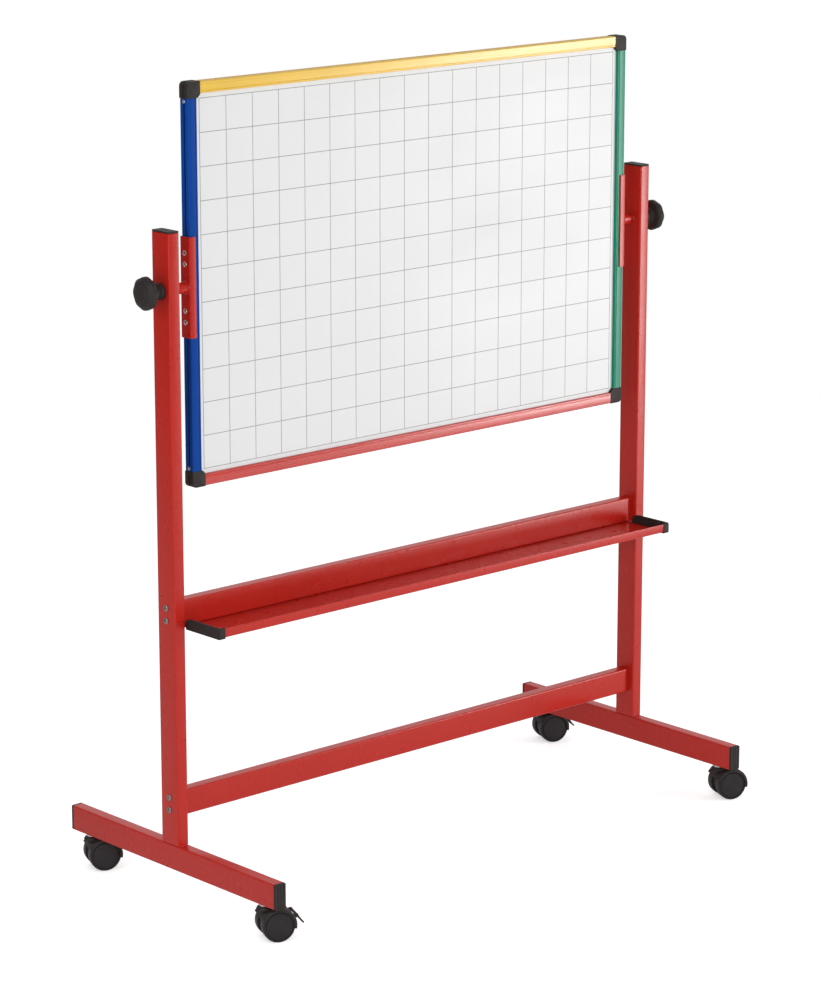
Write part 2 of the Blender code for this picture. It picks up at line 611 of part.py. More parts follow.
# ---------------------------------------------------------------- build
def main():
    for obj in list(bpy.data.objects):
        bpy.data.objects.remove(obj, do_unlink=True)
    mats = {
        "red": material("red_powder_coat", (0.42, 0.016, 0.018), 0.38),
        "yellow": material("yellow_rail", (0.85, 0.55, 0.05), 0.35),
        "blue": material("blue_rail", (0.010, 0.062, 0.30), 0.35),
        "green": material("green_rail", (0.008, 0.22, 0.13), 0.35),
        "plastic": material("black_plastic", (0.02, 0.018, 0.02), 0.45),
        "wheel": material("black_wheel", (0.026, 0.024, 0.026), 0.55),
        "steel": material("bright_steel", (0.62, 0.62, 0.62), 0.3, 1.0),
        "sheet": material("white_enamel", (0.86, 0.87, 0.88), 0.18),
        "core": material("fibre_core", (0.45, 0.34, 0.22), 0.9),
    }
    for side in ("left", "right"):
        upright(side, mats["red"])
        foot(side, mats["red"])
        upright_cap(side, mats["plastic"])
        tray_end_cap(side, mats["plastic"])
        for level, height in (("cross", CROSS_BAR_Z), ("tray", TRAY_BAR_Z)):
            for row, rise in (("lower", -BOLT_RISE), ("upper", BOLT_RISE)):
                bolt(f"{level}_bolt_{row}_{side}", side, height + rise, mats["steel"])
        for end in ("front", "back"):
            foot_plug(side, end, mats["plastic"])
            castor(side, end, mats)
        pivot_bracket(side, mats["red"])
        knob(side, mats["plastic"])
    bar("cross_bar", CROSS_BAR_Z, mats["red"])
    bar("tray_bar", TRAY_BAR_Z, mats["red"])
    tray_shelf(mats["red"])

    inset = CORNER_LEG - CAP_PROUD + GAP
    rail("rail_top", BOARD_W - 2 * inset, -1, BOARD_H / 2, mats["yellow"])
    rail("rail_bottom", BOARD_W - 2 * inset, 1, BOARD_H / 2, mats["red"])
    rail("rail_left", BOARD_H - 2 * inset, 2, BOARD_W / 2, mats["blue"])
    rail("rail_right", BOARD_H - 2 * inset, 0, BOARD_W / 2, mats["green"])
    for name, sign_x, sign_z in (("top_left", -1, 1), ("top_right", 1, 1),
                                 ("bottom_left", -1, -1), ("bottom_right", 1, -1)):
        corner_cap(f"corner_cap_{name}", sign_x, sign_z, mats["plastic"])
    panel(mats)


main()
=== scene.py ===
"""Looks of the rolling whiteboard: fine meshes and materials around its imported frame.

Metres, in the frame's own axes: X along the board, the front face towards -Y, Z up. Every
piece is drawn where the frame's nodes and joints say, with its object at the origin.
"""
import json
from math import atan2, cos, degrees, pi, radians, sin

import bmesh
import bpy
from mathutils import Matrix, Vector


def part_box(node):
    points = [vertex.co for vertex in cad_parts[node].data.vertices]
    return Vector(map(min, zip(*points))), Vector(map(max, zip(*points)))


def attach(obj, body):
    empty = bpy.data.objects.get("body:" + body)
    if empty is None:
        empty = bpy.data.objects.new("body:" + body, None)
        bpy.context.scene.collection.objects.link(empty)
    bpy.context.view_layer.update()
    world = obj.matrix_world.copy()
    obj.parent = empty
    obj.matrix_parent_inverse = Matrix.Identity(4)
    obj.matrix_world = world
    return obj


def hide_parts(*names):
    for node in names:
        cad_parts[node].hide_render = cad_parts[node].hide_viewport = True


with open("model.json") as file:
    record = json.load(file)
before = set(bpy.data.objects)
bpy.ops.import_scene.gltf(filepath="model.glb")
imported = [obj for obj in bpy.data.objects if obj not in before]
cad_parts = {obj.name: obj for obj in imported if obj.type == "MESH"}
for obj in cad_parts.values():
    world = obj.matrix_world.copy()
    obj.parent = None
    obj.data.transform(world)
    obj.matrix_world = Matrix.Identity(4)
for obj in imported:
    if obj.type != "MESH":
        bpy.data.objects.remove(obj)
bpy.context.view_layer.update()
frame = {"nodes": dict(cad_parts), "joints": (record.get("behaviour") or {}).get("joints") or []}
JOINTS = {joint["name"]: joint for joint in frame["joints"]}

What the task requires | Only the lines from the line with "inset = CORNER_LEG - CAP_PROUD + GAP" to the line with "if empty is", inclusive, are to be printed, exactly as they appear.

Written answer |
    inset = CORNER_LEG - CAP_PROUD + GAP
    rail("rail_top", BOARD_W - 2 * inset, -1, BOARD_H / 2, mats["yellow"])
    rail("rail_bottom", BOARD_W - 2 * inset, 1, BOARD_H / 2, mats["red"])
    rail("rail_left", BOARD_H - 2 * inset, 2, BOARD_W / 2, mats["blue"])
    rail("rail_right", BOARD_H - 2 * inset, 0, BOARD_W / 2, mats["green"])
    for name, sign_x, sign_z in (("top_left", -1, 1), ("top_right", 1, 1),
                                 ("bottom_left", -1, -1), ("bottom_right", 1, -1)):
        corner_cap(f"corner_cap_{name}", sign_x, sign_z, mats["plastic"])
    panel(mats)


main()
=== scene.py ===
"""Looks of the rolling whiteboard: fine meshes and materials around its imported frame.

Metres, in the frame's own axes: X along the board, the front face towards -Y, Z up. Every
piece is drawn where the frame's nodes and joints say, with its object at the origin.
"""
import json
from math import atan2, cos, degrees, pi, radians, sin

import bmesh
import bpy
from mathutils import Matrix, Vector


def part_box(node):
    points = [vertex.co for vertex in cad_parts[node].data.vertices]
    return Vector(map(min, zip(*points))), Vector(map(max, zip(*points)))


def attach(obj, body):
    empty = bpy.data.objects.get("body:" + body)
    if empty is None:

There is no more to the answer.